WRITTEN PROBLEM
Verbatim output of all the material below is required.

SUPPLIED MATERIAL
↓↓↓
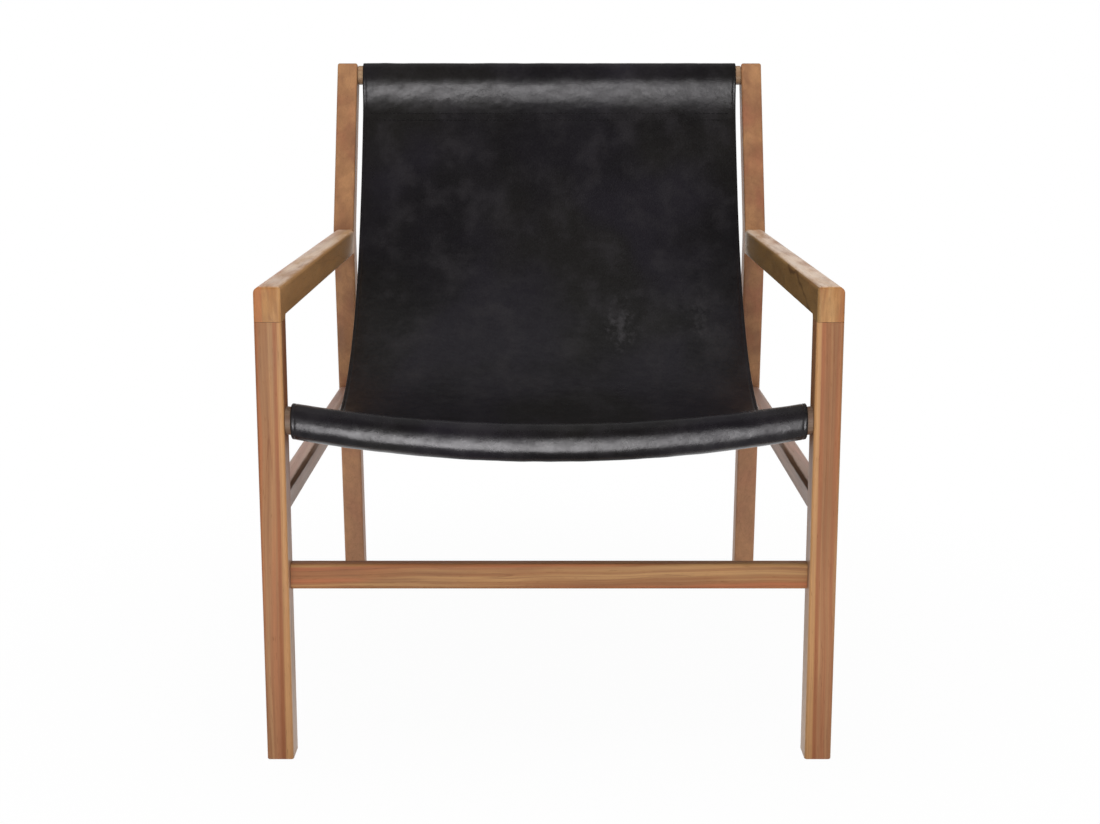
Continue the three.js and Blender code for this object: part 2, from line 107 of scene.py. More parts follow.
# %% Helpers: one node in one line
def add(tree, kind, feeds=(), **values):
    """Adds a node. values are its settings or plain inputs, feeds the links: (input, source)."""
    made = tree.nodes.new("ShaderNode" + kind)
    for key, value in values.items():
        if hasattr(made, key):
            setattr(made, key, value)
    for key, value in values.items():
        if not hasattr(made, key):
            made.inputs[key.replace("_", " ")].default_value = value
    for socket, source in feeds:
        tree.links.new(source, made.inputs[socket])
    return made


def feed(tree, socket, value):
    """Links a source to an input, or sets a plain value on it."""
    if isinstance(value, bpy.types.NodeSocket):
        tree.links.new(value, socket)
    else:
        socket.default_value = value


def calc(tree, operation, first, second=0.0):
    """A calculation with one or two numbers, each a source or a plain value."""
    node = add(tree, "Math", operation=operation)
    feed(tree, node.inputs[0], first)
    feed(tree, node.inputs[1], second)
    return node.outputs[0]


def times(tree, first, second):
    return calc(tree, "MULTIPLY", first, second)


def away_from(tree, value, middle=0.0):
    """How far a number lies from a middle, to either side."""
    return calc(tree, "ABSOLUTE", calc(tree, "SUBTRACT", value, middle) if middle else value)


def vector_calc(tree, operation, first, second=(0, 0, 0), output="Vector"):
    """The same with vectors. A length or a distance leaves by the output Value."""
    node = add(tree, "VectorMath", operation=operation)
    feed(tree, node.inputs[0], first)
    feed(tree, node.inputs[1], second)
    return node.outputs[output]


def split(tree, vector):
    """The X, Y and Z of a vector."""
    return add(tree, "SeparateXYZ", [("Vector", vector)]).outputs


def weighted(tree, *parts):
    """Adds up (source, weight) pairs."""
    total = 0.0
    for source, weight in parts:
        term = add(tree, "Math", [(0, source)], operation="MULTIPLY_ADD")
        term.inputs[1].default_value = weight
        feed(tree, term.inputs[2], total)
        total = term.outputs[0]
    return total


def between(tree, value, low, high, at_low=0.0, at_high=1.0, kind="SMOOTHSTEP"):
    """Goes softly from at_low to at_high while value goes from low to high, and is level beyond."""
    return add(tree, "MapRange", [("Value", value)], interpolation_type=kind, From_Min=low,
               From_Max=high, To_Min=at_low, To_Max=at_high).outputs[0]


def fading(tree, value, low, high):
    """1 below low, 0 above high."""
    return between(tree, value, low, high, 1.0, 0.0)


def straight(tree, value, low, high, at_low, at_high):
    """As between, but without easing in and out."""
    return between(tree, value, low, high, at_low, at_high, kind="LINEAR")


print("helpers for sums and steps ready")


# %% Helpers: mixtures, noise and empty materials
def mixed_shaders(tree, share, first, second):
    return add(tree, "MixShader", [("Fac", share), (1, first.outputs[0]), (2, second.outputs[0])])


def blend_colour(tree, share, first, second, amount=1.0):
    """Mixes two colours, each a source or a plain colour. amount is the second's most."""
    mix = add(tree, "Mix", [(0, times(tree, share, amount))], data_type="RGBA")
    for socket, colour in ((mix.inputs[6], first), (mix.inputs[7], second)):
        feed(tree, socket, (*colour, 1) if isinstance(colour, tuple) else colour)
    return mix.outputs[2]


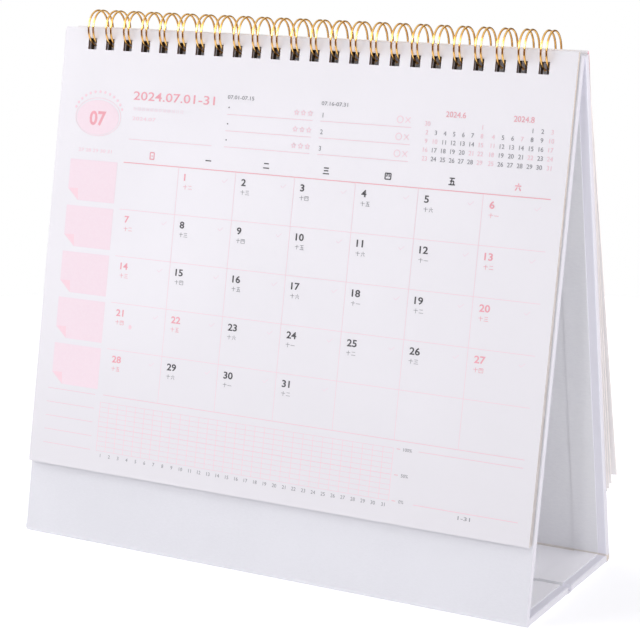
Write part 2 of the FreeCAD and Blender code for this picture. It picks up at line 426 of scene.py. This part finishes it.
# %% [markdown]
# ## The twin-loop wire
# The real binding is one gold wire, bent back and forth into pairs of loops. A path with a round profile would
# do, but a chain of spins says better how it is made: a small ring of points is spun round the loop's middle,
# round the closed tip, back again, and through two bends to the next loop. Each spin goes on from the last ring
# of the one before, so the wire stays one closed skin. Last, the round loops are pressed a little narrower, as
# a closing tool leaves them, and more in front than behind, where they have to clear the turned leaves.

# %% Sizes of the wire, from the frame
wire_low, wire_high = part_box("wire_binding")
loop_axis = Vector(frame["joints"][0]["pos_m"])
loop_pitch = 25.4 / 3 * MM
loop_count = 24
wire_radius = 0.38 * MM
half_twin = 1.1 * MM
root_bend = 1.2 * MM
wire_to_top = 0.45 * MM
loop_radius = wire_high.z - loop_axis.z - wire_to_top
wire_middle = (wire_low.x + wire_high.x) / 2
half_seam = 0.75 * MM
root_angle = 270 - math.degrees(math.asin((half_seam + root_bend) / loop_radius))
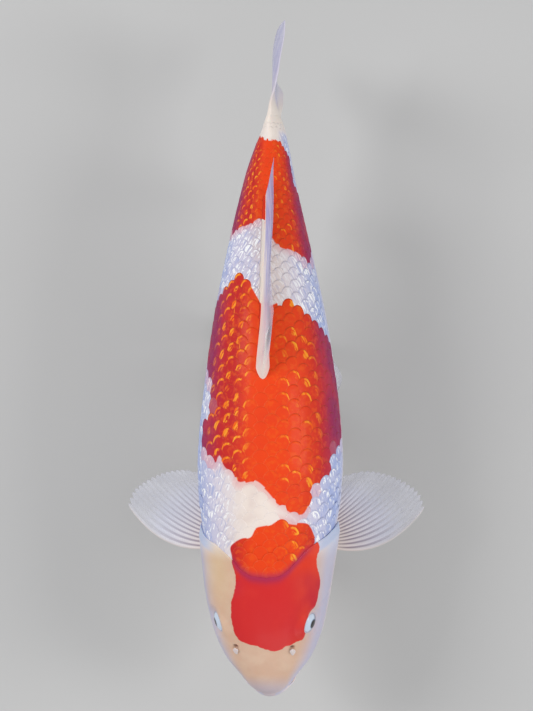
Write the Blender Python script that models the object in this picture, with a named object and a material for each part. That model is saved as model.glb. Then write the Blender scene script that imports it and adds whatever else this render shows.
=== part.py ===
"""Koi carp of the kohaku variety: a life-size still model on a plain display stand.

Metres, +Z up. The head points to -Y, and the origin is the middle of the underside of the stand's
base. The functions below work in millimetres and in the fish's own terms: x is across the body, a
station is the distance behind the tip of the snout, and a height is measured from the body's axis.
bodily() turns these into metres in the model's frame, with the fish's roll and the sway of its tail.
"""

import math

import bmesh
import bpy
from mathutils import Vector

# Driving dimensions, in millimetres
FLESH_LENGTH = 532.0  # snout to the root of the tail fin
LOBE_HEIGHT = 72.0  # the tips of the tail fin above and below the axis
AXIS_HEIGHT = 150.0  # the body's axis above the floor
ORIGIN_STATION = 240.0  # under the centre of mass
ROLL = math.radians(6.5)  # the back leans to -X
GAP = 0.35  # left between pieces that meet

NAPE_STATION = 107.0  # the head's rear border on the midline
NAPE_CURVE = 0.0132  # how fast that border runs back towards the flanks
TRUNK_MIDDLE = 292.0  # the trunk is parted here, where the dorsal fin starts
TRUNK_END = 430.0  # where the tail stalk starts

EYE_RADIUS = 14.5  # of the ball, most of which is inside the head
EYE_CENTRE = (32.0, 75.4, 25.9)

BASE_LENGTH = 300.0
BASE_WIDTH = 100.0
BASE_THICKNESS = 12.0
ROD_RADIUS = 4.5
ROD_STATIONS = {"front": 166.0, "rear": 330.0}

# Mesh density
AROUND = 26
RINGS = 34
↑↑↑
OUTPUT
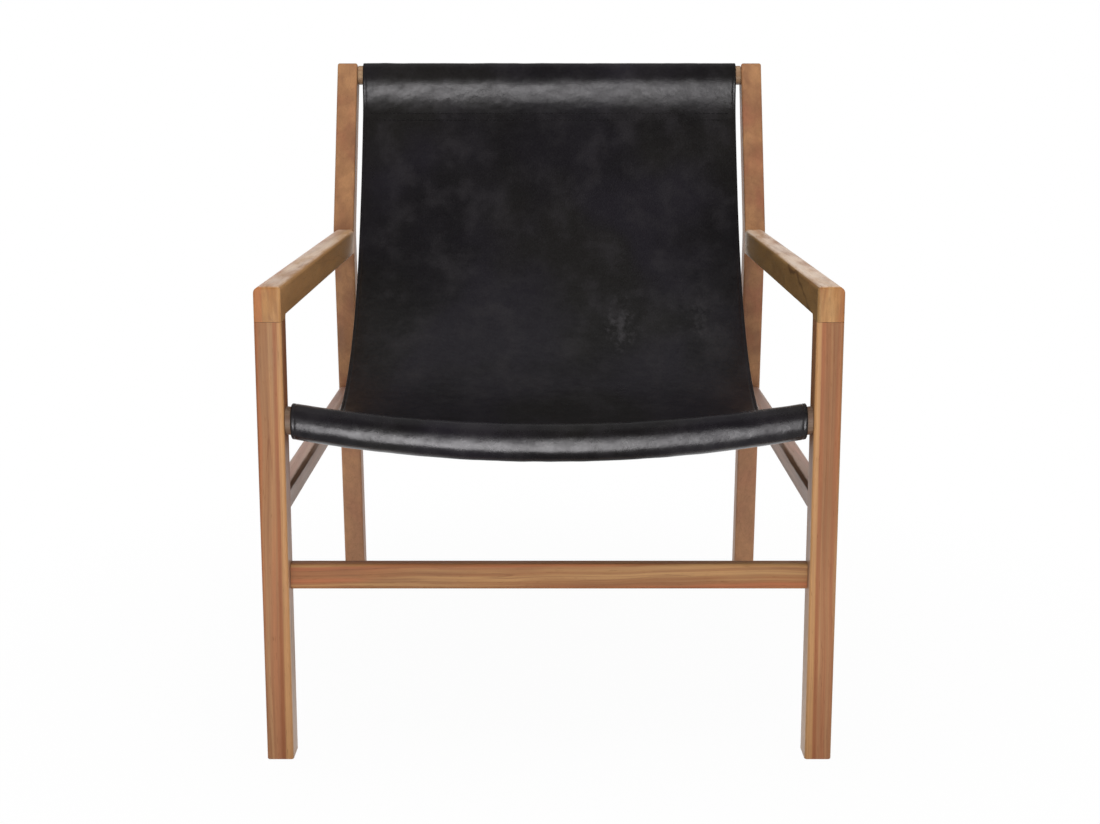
Continue the three.js and Blender code for this object: part 2, from line 107 of scene.py. More parts follow.
# %% Helpers: one node in one line
def add(tree, kind, feeds=(), **values):
    """Adds a node. values are its settings or plain inputs, feeds the links: (input, source)."""
    made = tree.nodes.new("ShaderNode" + kind)
    for key, value in values.items():
        if hasattr(made, key):
            setattr(made, key, value)
    for key, value in values.items():
        if not hasattr(made, key):
            made.inputs[key.replace("_", " ")].default_value = value
    for socket, source in feeds:
        tree.links.new(source, made.inputs[socket])
    return made


def feed(tree, socket, value):
    """Links a source to an input, or sets a plain value on it."""
    if isinstance(value, bpy.types.NodeSocket):
        tree.links.new(value, socket)
    else:
        socket.default_value = value


def calc(tree, operation, first, second=0.0):
    """A calculation with one or two numbers, each a source or a plain value."""
    node = add(tree, "Math", operation=operation)
    feed(tree, node.inputs[0], first)
    feed(tree, node.inputs[1], second)
    return node.outputs[0]


def times(tree, first, second):
    return calc(tree, "MULTIPLY", first, second)


def away_from(tree, value, middle=0.0):
    """How far a number lies from a middle, to either side."""
    return calc(tree, "ABSOLUTE", calc(tree, "SUBTRACT", value, middle) if middle else value)


def vector_calc(tree, operation, first, second=(0, 0, 0), output="Vector"):
    """The same with vectors. A length or a distance leaves by the output Value."""
    node = add(tree, "VectorMath", operation=operation)
    feed(tree, node.inputs[0], first)
    feed(tree, node.inputs[1], second)
    return node.outputs[output]


def split(tree, vector):
    """The X, Y and Z of a vector."""
    return add(tree, "SeparateXYZ", [("Vector", vector)]).outputs


def weighted(tree, *parts):
    """Adds up (source, weight) pairs."""
    total = 0.0
    for source, weight in parts:
        term = add(tree, "Math", [(0, source)], operation="MULTIPLY_ADD")
        term.inputs[1].default_value = weight
        feed(tree, term.inputs[2], total)
        total = term.outputs[0]
    return total


def between(tree, value, low, high, at_low=0.0, at_high=1.0, kind="SMOOTHSTEP"):
    """Goes softly from at_low to at_high while value goes from low to high, and is level beyond."""
    return add(tree, "MapRange", [("Value", value)], interpolation_type=kind, From_Min=low,
               From_Max=high, To_Min=at_low, To_Max=at_high).outputs[0]


def fading(tree, value, low, high):
    """1 below low, 0 above high."""
    return between(tree, value, low, high, 1.0, 0.0)


def straight(tree, value, low, high, at_low, at_high):
    """As between, but without easing in and out."""
    return between(tree, value, low, high, at_low, at_high, kind="LINEAR")


print("helpers for sums and steps ready")


# %% Helpers: mixtures, noise and empty materials
def mixed_shaders(tree, share, first, second):
    return add(tree, "MixShader", [("Fac", share), (1, first.outputs[0]), (2, second.outputs[0])])


def blend_colour(tree, share, first, second, amount=1.0):
    """Mixes two colours, each a source or a plain colour. amount is the second's most."""
    mix = add(tree, "Mix", [(0, times(tree, share, amount))], data_type="RGBA")
    for socket, colour in ((mix.inputs[6], first), (mix.inputs[7], second)):
        feed(tree, socket, (*colour, 1) if isinstance(colour, tuple) else colour)
    return mix.outputs[2]


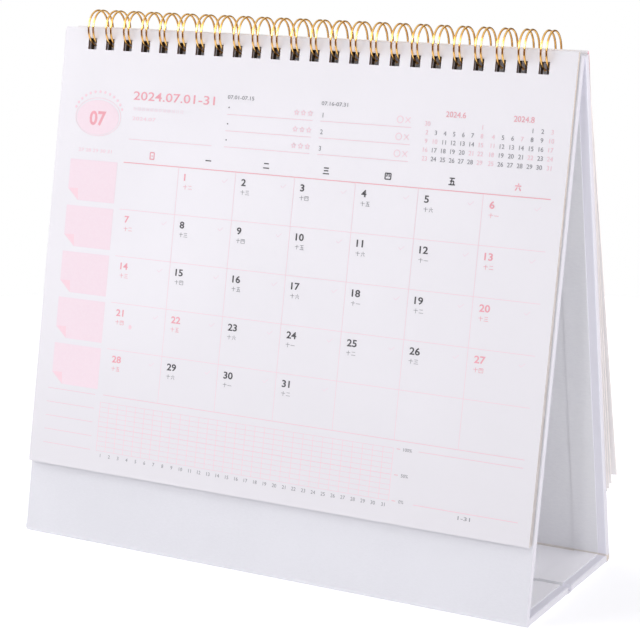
Write part 2 of the FreeCAD and Blender code for this picture. It picks up at line 426 of scene.py. This part finishes it.
# %% [markdown]
# ## The twin-loop wire
# The real binding is one gold wire, bent back and forth into pairs of loops. A path with a round profile would
# do, but a chain of spins says better how it is made: a small ring of points is spun round the loop's middle,
# round the closed tip, back again, and through two bends to the next loop. Each spin goes on from the last ring
# of the one before, so the wire stays one closed skin. Last, the round loops are pressed a little narrower, as
# a closing tool leaves them, and more in front than behind, where they have to clear the turned leaves.

# %% Sizes of the wire, from the frame
wire_low, wire_high = part_box("wire_binding")
loop_axis = Vector(frame["joints"][0]["pos_m"])
loop_pitch = 25.4 / 3 * MM
loop_count = 24
wire_radius = 0.38 * MM
half_twin = 1.1 * MM
root_bend = 1.2 * MM
wire_to_top = 0.45 * MM
loop_radius = wire_high.z - loop_axis.z - wire_to_top
wire_middle = (wire_low.x + wire_high.x) / 2
half_seam = 0.75 * MM
root_angle = 270 - math.degrees(math.asin((half_seam + root_bend) / loop_radius))
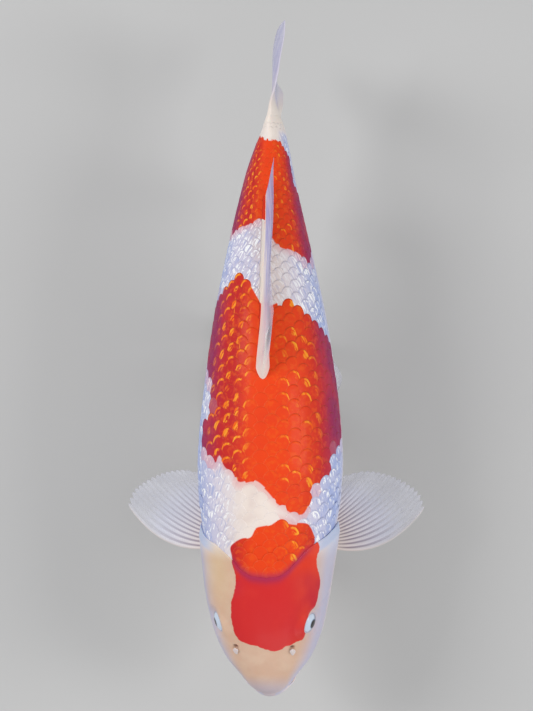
Write the Blender Python script that models the object in this picture, with a named object and a material for each part. That model is saved as model.glb. Then write the Blender scene script that imports it and adds whatever else this render shows.
=== part.py ===
"""Koi carp of the kohaku variety: a life-size still model on a plain display stand.

Metres, +Z up. The head points to -Y, and the origin is the middle of the underside of the stand's
base. The functions below work in millimetres and in the fish's own terms: x is across the body, a
station is the distance behind the tip of the snout, and a height is measured from the body's axis.
bodily() turns these into metres in the model's frame, with the fish's roll and the sway of its tail.
"""

import math

import bmesh
import bpy
from mathutils import Vector

# Driving dimensions, in millimetres
FLESH_LENGTH = 532.0  # snout to the root of the tail fin
LOBE_HEIGHT = 72.0  # the tips of the tail fin above and below the axis
AXIS_HEIGHT = 150.0  # the body's axis above the floor
ORIGIN_STATION = 240.0  # under the centre of mass
ROLL = math.radians(6.5)  # the back leans to -X
GAP = 0.35  # left between pieces that meet

NAPE_STATION = 107.0  # the head's rear border on the midline
NAPE_CURVE = 0.0132  # how fast that border runs back towards the flanks
TRUNK_MIDDLE = 292.0  # the trunk is parted here, where the dorsal fin starts
TRUNK_END = 430.0  # where the tail stalk starts

EYE_RADIUS = 14.5  # of the ball, most of which is inside the head
EYE_CENTRE = (32.0, 75.4, 25.9)

BASE_LENGTH = 300.0
BASE_WIDTH = 100.0
BASE_THICKNESS = 12.0
ROD_RADIUS = 4.5
ROD_STATIONS = {"front": 166.0, "rear": 330.0}

# Mesh density
AROUND = 26
RINGS = 34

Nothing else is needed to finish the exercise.